Exploring our acoustic heritage through auralisation and audio creativity significantly enhances the toolset of the digital heritage researcher, and is a powerful means of delivering memorable, meaningful and, most importantly, informed multi-sensory experiences. However, with the exception of the interactive techniques used for Architexture II, auralisation is only one particular, static, representation of how an environment sounds. It is a snapshot in time, for a fixed sound source and listener, and the final result depends greatly on the (known) limitations of the systems and techniques used as much as the design criteria applied.
When developing a model of any space the auralisation is only as good as the research into the source material documenting its provenance. If a space no longer exists, or only exists in part, it is not possible to state how accurate the final auralisation is – the result is only one point in an infinite set of acoustic possibilities, and it should ideally be accompanied with appropriate alternatives, and a full documentation of the process used to arrive at this set of end-points. In other case studies, where a site does in fact remain intact, and measurement may be seen to provide some certainty, it is important to have a good understanding of more recent ownership and use. Maes Howe is a particular example, as its current state is subject to the consequences of excavation, reconstruction and preservation that have taken place since 1861. The measurements we have, as documented on OpenAIR, are therefore not truly representative of a nearly 5000-year old Neolithic chamber tomb, but they do provide a clear acoustic description of its current state, and help to preserve this state as the site will undoubtedly continue to change over future generations.
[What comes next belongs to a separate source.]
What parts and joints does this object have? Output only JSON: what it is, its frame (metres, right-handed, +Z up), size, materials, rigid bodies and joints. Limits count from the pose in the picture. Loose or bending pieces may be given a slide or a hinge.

The final result achieved also depends on what it is about the auditory experience, that the acoustician, sound designer or artist desires the listener to perceive – immersive reality, plausible approximation or bold caricature? Perhaps most importantly, our perception of an auralisation reflects our own culture, our prior experience of sound events, and our sound environment, and this experience is contemporary to our own period, rather than that of any other. Our modern ears give us a unique and individually subjective experience of our acoustic world. It would be unwise to assume that this lends any particular authenticity to a digitally created, and ultimately general acoustic representation of the past, no matter how rigorous or accurate the methodology applied. What digital heritage research, auralisation and audio creativity do offer, however, is a more complete representation of this past, for the past was certainly not a silent place.
Future work in this area will see the continued development of the OpenAIR database, an online resource that is already delivering societal, cultural and potentially economic impact as these acoustic heritage assets become incorporated into creative workflows for music production and computer game sound design. As demonstrated with Architexture I and especially Architexture II, auralisation methodology, moving to live, real-time interactive auralisation, can deliver bespoke, significant and transformative experiences of our heritage to large audiences, while expanding the creative practice of the participants involved, from researchers and composers, through to performers and sound engineers. Also notable at time of writing is the considerable interest in the next generation of virtual reality headsets that are soon to be made more widely available commercially, and whose potential we are already exploring in our collaboration with York Theatre Royal. These headsets bring with them a demand for new and novel content, not just virtual reality versions of existing media, such as television, theatre, film and computer games, but new, and as yet unimagined, creative virtual reality experiences, defined by the potential of the medium, rather than the established norm. Of particular note is the research and development effort of significant parts of the VR industry to ensure that audio content supports the visual stimulus, combining head-tracking and enhanced spatial audio with these stereoscopic visuals to deliver an immersive and plausible virtual reality experience. Much of the spatial audio technology being exploited to enable this work is founded on the same research that has informed OpenAIR content for auralisation and virtual acoustics applications. If the next generation of consumer media is based on the creative application of virtual reality technology, OpenAIR assets, with the additional implication for the associated research and documentation of our acoustic heritage, are ready once again to be deployed in creative workflows to help deliver novel and memorable multi-sensory experiences.